Rauschenberg’s use of materials was something quite exquisite. The objects seem to make no sense at all, but somehow by coming together they bring a very unique meaning- they beg to be interpreted. It is as if each object is carefully picked and carefully placed and it is up to the viewer to decide why that is. He also pushes the boundaries of collage and arrangement in his "combines". He felt that if paper and wood could go together and why couldn’t a goat and a bed?

(1) I am choosing to look at Trophy II, 1961. Combine painting: oil, charcoal, paper, fabric, printed paper, printed reproductions, sheet metal spring on seven cancases, with chain, spoon, and water-filled plastic drinking glass on wood because one of the most interesting aspects to me of Rauschenberg as a painter was his acceptance and use of his dyslexia within his work. This work demonstrates his use of grid, vertical and horizontal composition that was often taught as a way of viewing to help dyslexia. Instead of loathing this handicap, Robert used it to his advantage. It enabled him to see things in a very different light than others and became something that he worked with quite well.

(2) The second work I choose to include is Coca Cola Plan of 1958. With strong hints of Warhol, this work speaks strongly about the American artifact. Not only this, but the work demonstrates again his use of symmetry, interpretation, and symbolism. The 3 bottles have spiritual connotations and the wings signify a sense of seemingly insensible triumph. His process is transparent as he includes the plan of construction as part of the piece. This piece also shows Robert’s incredible diversity in style and technique, yet it shows that throughout all of his pieces there is a sense of continuity and consistency in arrangement.

(3) The third work is Caryatid cavalcade II/ROCI Chile, 1985. I felt it necessary to include a piece from the ROCI project as it encapsulates Rauschenberg’s incredible appreciations of diverse culture and his ability to express that through his art. It is also evident of his acceptance of color and beauty in the later years of his life. The colors, the images, and the energy are incredible. There is a since of organization, yet chaos- the yin and the yang of his personality is obvious- the reflection of his inner person in relationship to his outer experiences. The images involve demonstrate the culture of Chile and seem to tell a very interesting story. All are evident of Rauschenberg’s love of diversity and collaboration and his love of Chile. 

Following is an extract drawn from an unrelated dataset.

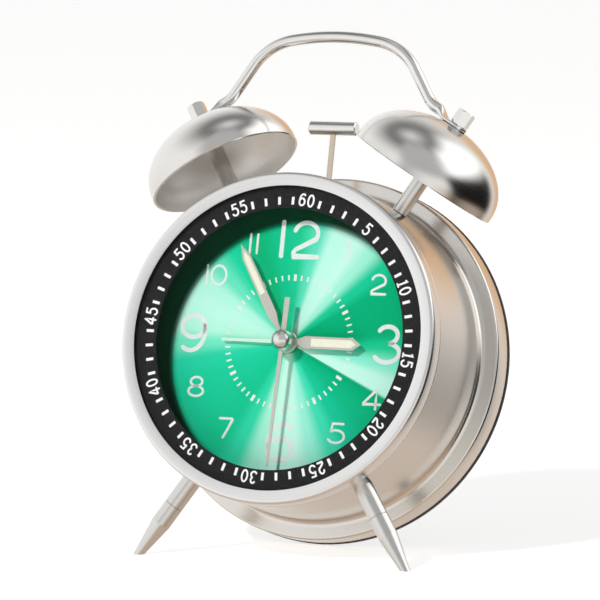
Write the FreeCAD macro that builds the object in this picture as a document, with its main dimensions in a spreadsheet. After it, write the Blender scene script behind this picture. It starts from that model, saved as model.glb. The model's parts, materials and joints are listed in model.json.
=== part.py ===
import FreeCAD, Part
import math
import os
import re
import Sketcher

# A twin-bell alarm clock.  It is drawn upright: x to the right of someone facing the dial,
# y into the clock from the bezel's front face, z up along the dial, origin on the dial's axis.
# At the end the whole clock is leaned back onto its two front legs and the edge of its rear cover.

# ---------------------------------------------------------------- sizes, in mm and degrees
SIZES = {
    # case
    "drum_radius": 50.4, "wall": 1.0, "rim_step": 5.7, "rim_depth": 9.0,
    "case_rounding": 0.8, "step_fillet": 2.0, "bezel_depth": 6.0, "bezel_width": 4.15,
    "bezel_rounding": 1.1, "lip_depth": 0.6, "sleeve_depth": 3.0, "sleeve_wall": 1.0,
    "fit": 0.1, "slip": 0.05,
    # glass, minute ring and dial
    "lens_depth": 1.4, "ring_width": 6.44, "ring_depth": 0.8, "spacer_wall": 3.0,
    "spacer_gap": 1.3, "dial_depth": 0.5, "dial_clearance": 0.15,
    # hands, one behind another between the glass and the dial
    "second_depth": 0.3, "second_length": 38.5, "second_tail": 13.0,
    "minute_depth": 0.35, "minute_length": 33.4, "minute_width": 3.0,
    "hour_depth": 0.35, "hour_length": 24.4, "hour_width": 3.7,
    "alarm_depth": 0.25, "alarm_length": 21.3, "hand_gap": 0.9, "cap_gap": 0.15, "nut_gap": 0.4,
    "second_hub": 2.2, "minute_hub": 2.6, "hour_hub": 3.1, "alarm_hub": 3.4,
    "lume_depth": 0.12, "lume_margin": 0.65, "minute_lume_start": 16.2, "hour_lume_start": 8.4,
    "cap_radius": 3.4,
    "second_angle": 181.6, "minute_angle": 329.4, "hour_angle": 90.3, "alarm_angle": 270.0,
    # tubes of the hands, one inside another, and the threaded bush with its nut
    "second_arbor": 0.5, "tube_wall": 0.55, "bush_wall": 0.55, "bush_height": 1.7,
    "bush_nut_wall": 0.5,
    # movement
    "movement_half": 27.5, "movement_wall": 1.5, "movement_depth": 15.4, "cover_depth": 1.5,
    "motion_module": 0.5, "third_module": 0.27, "step_module": 0.27, "rotor_module": 0.22, "wheel_depth": 0.8,
    "pinion_margin": 0.2,
    "arbor": 0.6, "step_arbor": 0.4, "rotor_arbor": 0.35, "magnet_radius": 2.6, "backlash": 0.06,
    "ear_reach": 3.5, "ear_length": 6.0, "ear_half": 4.0, "ear_depth": 1.5,
    "stator_half": 12.0, "stator_width": 8.0, "stator_sheet": 0.8, "coil_radius": 2.4,
    "coil_length": 17.0, "board_half": 22.0, "board_height": 10.5, "board_depth": 0.8,
    # chassis and rear
    "chassis_depth": 2.0, "standoff_wall": 2.0, "post_radius": 3.5, "post_inset": 7.4,
    "post_gap": 4.2, "rear_cover_depth": 2.0, "rear_flange": 1.3, "rear_overhang": 0.2,
    "screw_radius": 1.2, "screw_head": 2.3, "screw_bite": 7.0, "screw_sink": 1.4,
    "knob_radius": 6.0, "knob_depth": 6.5, "knob_gap": 0.5, "rib_radius": 0.55,
    "battery_radius": 7.1, "battery_length": 49.5, "battery_room": 0.4, "battery_gap": 2.8,
    "tray_wall": 1.4, "tray_gap": 0.8, "door_depth": 1.6, "door_margin": 2.0, "door_gap": 0.2,
    "switch_height": 26.0, "switch_travel": 4.0, "switch_half": 1.5,
    # bells, posts, handle
    "bell_angle": 31.0, "bell_plane": 25.3, "bell_radius": 24.0, "bell_rise": 16.8,
    "bell_skirt": 1.8, "bell_gap": 12.5, "bell_wall": 0.8, "bell_post": 2.5, "stud": 1.5,
    "nut_radius": 2.9, "nut_height": 4.8, "strap_depth": 1.2, "strap_width": 6.4,
    "handle_wire": 1.8, "handle_start": 5.0, "handle_bend": 11.3, "strap_reach": 8.0,
    "shoulder_inset": 20.45, "shoulder_rise": 23.5, "crown_rise": 27.1,
    # legs
    "leg_angle": 33.2, "leg_plane": 13.5, "leg_radius": 3.0, "collar_length": 10.4,
    "leg_straight": 6.8, "leg_point": 11.7, "leg_tip": 1.15,
    # hammer and its motor
    "hammer_plane": 30.0, "pivot_rise": 12.5, "hammer_rise": 19.2, "hammer_gap": 4.1,
    "hammer_radius": 2.15, "arm_width": 1.5, "arm_depth": 1.0, "hammer_swing": 8.5,
    "pin_radius": 1.0, "arm_boss": 2.6, "slot_margin": 0.8,
    "crank_drop": 6.5, "motor_radius": 5.9, "motor_depth": 13.0, "motor_neck": 2.2,
    "motor_shaft": 0.6, "crank_radius": 1.0, "crank_pin": 0.4,
    "bracket_half": 8.0, "bracket_wall": 1.0, "bracket_reach": 3.0,
}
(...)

  • Mattison, Robert Saltonstall, and Robert Rauschenberg 1925-2008. Robert Rauschenberg : Breaking Boundaries: Breaking Boundaries. New Haven: Yale University Press, 2003. Print.
  • Hunter, Sam, and Robert Rauschenberg 1925-2008. Robert Rauschenberg. New York: Rizzoli, 1999. Print.
  • Hopps, Walter. Robert Rauschenberg : The Early 1950s: The Early 1950s. Houston: The Menil Collection :Houston Fine Art Press, 1991. Print.
  • Rauschenberg, Robert, 1925-2008, and National Collection of Fine Arts (U.S.). Robert Rauschenberg. Washington: National Collection of Fine Arts, Smithsonian Institution, 1976. Print.